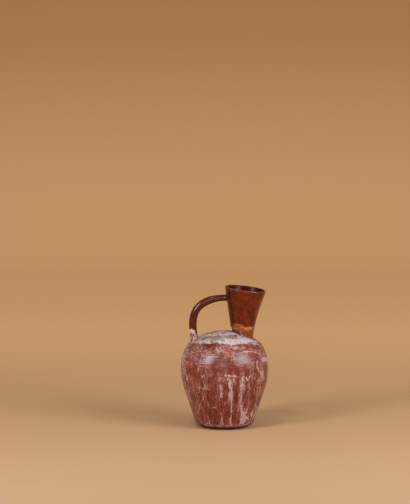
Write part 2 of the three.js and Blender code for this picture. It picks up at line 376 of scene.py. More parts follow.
# Glossy brown glaze that pools dark and thins to amber, with an ochre band and pale slip where
# brushed. It is made once for the outside and once, with less shine, for the inside of the neck.
def brownGlaze(name, specular):
    mat = newMaterial(name)
    (ochre, bright, dark, pale), wrap, climb = readFinish(mat)
    marks = partial(grain, mat, wrap)
    run = marks(120, (1, 1, 0.9), edge=0.15)
    pool = marks(40, (1, 1, 0.8), detail=3, roughness=0.55, shift=2.2, edge=0.14)
    mottle = marks(300, detail=5, roughness=0.7, shift=5.3, edge=0.12)
    speck = marks(420, detail=5, roughness=0.7, shift=7.7, edge=0.14)
    ripple = marks(260, (1, 1, 0.6), detail=3, roughness=0.5, shift=4.4)
    amount = summed(mat, times(mat, pool, 0.4), (run, 0.45), (speck, 0.15))
    brown = mixed(mat, amount, glaze["deep"], glaze["amber"])
    brightShare = times(mat, bright, ranged(mat, mottle, 0.1, 0.7, 0.35, 1))
    redShare = summed(mat, ranged(mat, climb, *glaze["redBelow"]), (mottle, 1), (bright, -0.3))
    redShare = ranged(mat, redShare, 0.5, 1.1, 0, 0.9)
    bandColour = mixed(mat, brightShare, glaze["ochre"], glaze["brightOchre"])
    bandColour = mixed(mat, redShare, bandColour, glaze["footRed"])
    band = ranged(mat, summed(mat, ochre, (speck, 0.55)), *glaze["bandEdge"])
    slip = ranged(mat, summed(mat, pale, (speck, 0.8)), *glaze["slipEdge"])
    colour = layered(
        mat, brown,
        # Lighter where the glaze thins, and painted highlights and reflections on the lip and down
        # the neck's right edge
        (times(mat, bright, 0.7), glaze["thin"]),
        (band, bandColour),
        # Darker glaze, and painted shade and shadow in the mouth, the cove, under the lip and in
        # the coil's and handle's creases
        (times(mat, dark, 0.85), glaze["black"]),
        (times(mat, slip, 0.9), glaze["pale"]),
    )
    rough = ranged(mat, maths(mat, "MAXIMUM", band, slip), *glaze["shine"])
    rough = maths(mat, "ADD", rough, ranged(mat, dark, *glaze["dullInside"]))
    normal = bumped(mat, summed(mat, band, (ripple, 0.4)), glaze["bump"])
    return coated(mat, colour, rough, {"Normal": normal, "Specular IOR Level": specular})


footClay = {
    # The clay tones are set dark, partly as painted shade for the gap under the body where the foot
    # ring sits
    "clay": srgb(92, 52, 39),
    "dark": srgb(50, 26, 19),
    "grog": srgb(146, 104, 84),
    "wash": srgb(150, 100, 87),
    "washEdge": (0.7, 1.15, 0, 0.8),
    "shine": (0.3, 0.7, 0.66, 0.85),
    "bump": 0.6,
}


# Unglazed clay with darker blotches and light grog specks, and a wash where it was brushed over
def bareClay():
    mat = newMaterial("bareClay")
    wash = readFinish(mat)[0][0]
    place = add(mat, "TexCoord").outputs["Object"]
    blotch = grain(mat, place, 70)
    grog = grain(mat, place, 900, detail=2, roughness=0.5, shift=2.9)
    clay = mixed(mat, ranged(mat, blotch, 0.38, 0.62), footClay["dark"], footClay["clay"])
    grogShare = ranged(mat, grog, 0.62, 0.7, 0, 0.7)
    washShare = ranged(mat, summed(mat, wash, (blotch, 0.8)), *footClay["washEdge"])
    colour = layered(mat, clay, (grogShare, footClay["grog"]), (washShare, footClay["wash"]))
    rough = ranged(mat, blotch, *footClay["shine"])
    height = summed(mat, blotch, (grog, 0.6))
    return coated(mat, colour, rough, {"Normal": bumped(mat, height, footClay["bump"])})


scumbledFinish = scumbledClay()
glazeFinish = brownGlaze("brownGlaze", glaze["specular"])
mouthFinish = brownGlaze("mouthGlaze", glaze["insideSpecular"])
bareFinish = bareClay()
print("materials made")

# Body

body = {
    "wallBottom": 12,
    "wall": 6,
    "bellyRadius": 93.4,
    "bellyHeight": 128,
    "lowerArcRadius": 159,
    "lowerTaper": 18.7,
    "upperArcRadius": 90,
    "upperArcAngle": 31.5,
    "shoulderRadius": 18,
    "shoulderAngle": 20.5,
    "segments": 320,
    "spacing": 1.8,
    "innerSpacing": 6,
    "jointRound": 0.5,
    "jointDepth": 0.35,
    "wrapRadius": 90,
    "crownEdge": 75.9,
    "shoulderTop": 178,
    "boreRadius": 17.2,
    "boreDepth": 60,
    "boreHeight": 195,
}
neckOffset = 37.8

tanTaper = tan(radians(body["lowerTaper"]))
lowerCentre = (body["bellyRadius"] - body["lowerArcRadius"], body["bellyHeight"])
upperCentre = (body["bellyRadius"] - body["upperArcRadius"], body["bellyHeight"])
shoulderTurn = body["upperArcRadius"] - body["shoulderRadius"]
shoulderCentre = (
    upperCentre[0] + shoulderTurn * cos(radians(body["upperArcAngle"])),
    upperCentre[1] + shoulderTurn * sin(radians(body["upperArcAngle"])),
)
crownAngle = body["upperArcAngle"] + body["shoulderAngle"]
crownRadius = body["shoulderRadius"] + shoulderCentre[0] / cos(radians(crownAngle))
crownCentre = shoulderCentre[1] - shoulderCentre[0] * tan(radians(crownAngle))


def arcLine(centre, radius, start, end, spacing):
    steps = max(2, ceil(abs(radians(end - start)) * radius / spacing))
    angles = [radians(start + (end - start) * i / steps) for i in range(steps + 1)]
    return [(centre[0] + radius * cos(a), centre[1] + radius * sin(a)) for a in angles]


def lowerLine(depth, spacing):
    rise = arcLine(lowerCentre, body["lowerArcRadius"] - depth, -body["lowerTaper"], 0, spacing)
    topR, topZ = rise[0]
    bottom = body["wallBottom"]
    footR = topR - (topZ - bottom) * tanTaper
    steps = ceil((topZ - bottom) / spacing)
    return [
        (footR + (topR - footR) * i / steps, bottom + (topZ - bottom) * i / steps)
        for i in range(steps)
    ] + rise


def upperLine(depth, spacing):
    line = arcLine(upperCentre, body["upperArcRadius"] - depth, 0, body["upperArcAngle"], spacing)
    shoulder = (body["shoulderRadius"] - depth, body["upperArcAngle"], crownAngle, spacing)
    line += arcLine(shoulderCentre, *shoulder)[1:]
    line += arcLine((0, crownCentre), crownRadius - depth, crownAngle, 90, spacing)[1:-1]
    return line + [(0, crownCentre + crownRadius - depth)]


def crownAt(distance):
    return crownCentre + sqrt(crownRadius**2 - distance**2)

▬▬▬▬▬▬

◆ Problem requirements
Repeat the listing above without any change.

◆ Final result
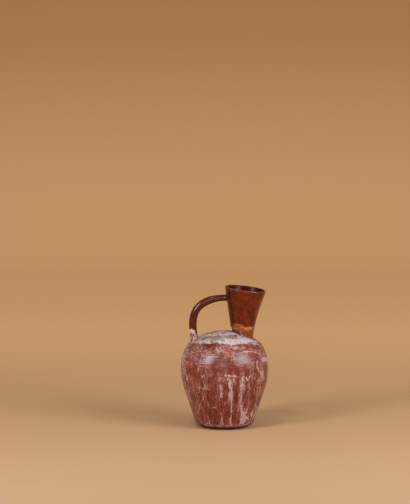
Write part 2 of the three.js and Blender code for this picture. It picks up at line 376 of scene.py. More parts follow.
# Glossy brown glaze that pools dark and thins to amber, with an ochre band and pale slip where
# brushed. It is made once for the outside and once, with less shine, for the inside of the neck.
def brownGlaze(name, specular):
    mat = newMaterial(name)
    (ochre, bright, dark, pale), wrap, climb = readFinish(mat)
    marks = partial(grain, mat, wrap)
    run = marks(120, (1, 1, 0.9), edge=0.15)
    pool = marks(40, (1, 1, 0.8), detail=3, roughness=0.55, shift=2.2, edge=0.14)
    mottle = marks(300, detail=5, roughness=0.7, shift=5.3, edge=0.12)
    speck = marks(420, detail=5, roughness=0.7, shift=7.7, edge=0.14)
    ripple = marks(260, (1, 1, 0.6), detail=3, roughness=0.5, shift=4.4)
    amount = summed(mat, times(mat, pool, 0.4), (run, 0.45), (speck, 0.15))
    brown = mixed(mat, amount, glaze["deep"], glaze["amber"])
    brightShare = times(mat, bright, ranged(mat, mottle, 0.1, 0.7, 0.35, 1))
    redShare = summed(mat, ranged(mat, climb, *glaze["redBelow"]), (mottle, 1), (bright, -0.3))
    redShare = ranged(mat, redShare, 0.5, 1.1, 0, 0.9)
    bandColour = mixed(mat, brightShare, glaze["ochre"], glaze["brightOchre"])
    bandColour = mixed(mat, redShare, bandColour, glaze["footRed"])
    band = ranged(mat, summed(mat, ochre, (speck, 0.55)), *glaze["bandEdge"])
    slip = ranged(mat, summed(mat, pale, (speck, 0.8)), *glaze["slipEdge"])
    colour = layered(
        mat, brown,
        # Lighter where the glaze thins, and painted highlights and reflections on the lip and down
        # the neck's right edge
        (times(mat, bright, 0.7), glaze["thin"]),
        (band, bandColour),
        # Darker glaze, and painted shade and shadow in the mouth, the cove, under the lip and in
        # the coil's and handle's creases
        (times(mat, dark, 0.85), glaze["black"]),
        (times(mat, slip, 0.9), glaze["pale"]),
    )
    rough = ranged(mat, maths(mat, "MAXIMUM", band, slip), *glaze["shine"])
    rough = maths(mat, "ADD", rough, ranged(mat, dark, *glaze["dullInside"]))
    normal = bumped(mat, summed(mat, band, (ripple, 0.4)), glaze["bump"])
    return coated(mat, colour, rough, {"Normal": normal, "Specular IOR Level": specular})


footClay = {
    # The clay tones are set dark, partly as painted shade for the gap under the body where the foot
    # ring sits
    "clay": srgb(92, 52, 39),
    "dark": srgb(50, 26, 19),
    "grog": srgb(146, 104, 84),
    "wash": srgb(150, 100, 87),
    "washEdge": (0.7, 1.15, 0, 0.8),
    "shine": (0.3, 0.7, 0.66, 0.85),
    "bump": 0.6,
}


# Unglazed clay with darker blotches and light grog specks, and a wash where it was brushed over
def bareClay():
    mat = newMaterial("bareClay")
    wash = readFinish(mat)[0][0]
    place = add(mat, "TexCoord").outputs["Object"]
    blotch = grain(mat, place, 70)
    grog = grain(mat, place, 900, detail=2, roughness=0.5, shift=2.9)
    clay = mixed(mat, ranged(mat, blotch, 0.38, 0.62), footClay["dark"], footClay["clay"])
    grogShare = ranged(mat, grog, 0.62, 0.7, 0, 0.7)
    washShare = ranged(mat, summed(mat, wash, (blotch, 0.8)), *footClay["washEdge"])
    colour = layered(mat, clay, (grogShare, footClay["grog"]), (washShare, footClay["wash"]))
    rough = ranged(mat, blotch, *footClay["shine"])
    height = summed(mat, blotch, (grog, 0.6))
    return coated(mat, colour, rough, {"Normal": bumped(mat, height, footClay["bump"])})


scumbledFinish = scumbledClay()
glazeFinish = brownGlaze("brownGlaze", glaze["specular"])
mouthFinish = brownGlaze("mouthGlaze", glaze["insideSpecular"])
bareFinish = bareClay()
print("materials made")

# Body

body = {
    "wallBottom": 12,
    "wall": 6,
    "bellyRadius": 93.4,
    "bellyHeight": 128,
    "lowerArcRadius": 159,
    "lowerTaper": 18.7,
    "upperArcRadius": 90,
    "upperArcAngle": 31.5,
    "shoulderRadius": 18,
    "shoulderAngle": 20.5,
    "segments": 320,
    "spacing": 1.8,
    "innerSpacing": 6,
    "jointRound": 0.5,
    "jointDepth": 0.35,
    "wrapRadius": 90,
    "crownEdge": 75.9,
    "shoulderTop": 178,
    "boreRadius": 17.2,
    "boreDepth": 60,
    "boreHeight": 195,
}
neckOffset = 37.8

tanTaper = tan(radians(body["lowerTaper"]))
lowerCentre = (body["bellyRadius"] - body["lowerArcRadius"], body["bellyHeight"])
upperCentre = (body["bellyRadius"] - body["upperArcRadius"], body["bellyHeight"])
shoulderTurn = body["upperArcRadius"] - body["shoulderRadius"]
shoulderCentre = (
    upperCentre[0] + shoulderTurn * cos(radians(body["upperArcAngle"])),
    upperCentre[1] + shoulderTurn * sin(radians(body["upperArcAngle"])),
)
crownAngle = body["upperArcAngle"] + body["shoulderAngle"]
crownRadius = body["shoulderRadius"] + shoulderCentre[0] / cos(radians(crownAngle))
crownCentre = shoulderCentre[1] - shoulderCentre[0] * tan(radians(crownAngle))


def arcLine(centre, radius, start, end, spacing):
    steps = max(2, ceil(abs(radians(end - start)) * radius / spacing))
    angles = [radians(start + (end - start) * i / steps) for i in range(steps + 1)]
    return [(centre[0] + radius * cos(a), centre[1] + radius * sin(a)) for a in angles]


def lowerLine(depth, spacing):
    rise = arcLine(lowerCentre, body["lowerArcRadius"] - depth, -body["lowerTaper"], 0, spacing)
    topR, topZ = rise[0]
    bottom = body["wallBottom"]
    footR = topR - (topZ - bottom) * tanTaper
    steps = ceil((topZ - bottom) / spacing)
    return [
        (footR + (topR - footR) * i / steps, bottom + (topZ - bottom) * i / steps)
        for i in range(steps)
    ] + rise


def upperLine(depth, spacing):
    line = arcLine(upperCentre, body["upperArcRadius"] - depth, 0, body["upperArcAngle"], spacing)
    shoulder = (body["shoulderRadius"] - depth, body["upperArcAngle"], crownAngle, spacing)
    line += arcLine(shoulderCentre, *shoulder)[1:]
    line += arcLine((0, crownCentre), crownRadius - depth, crownAngle, 90, spacing)[1:-1]
    return line + [(0, crownCentre + crownRadius - depth)]


def crownAt(distance):
    return crownCentre + sqrt(crownRadius**2 - distance**2)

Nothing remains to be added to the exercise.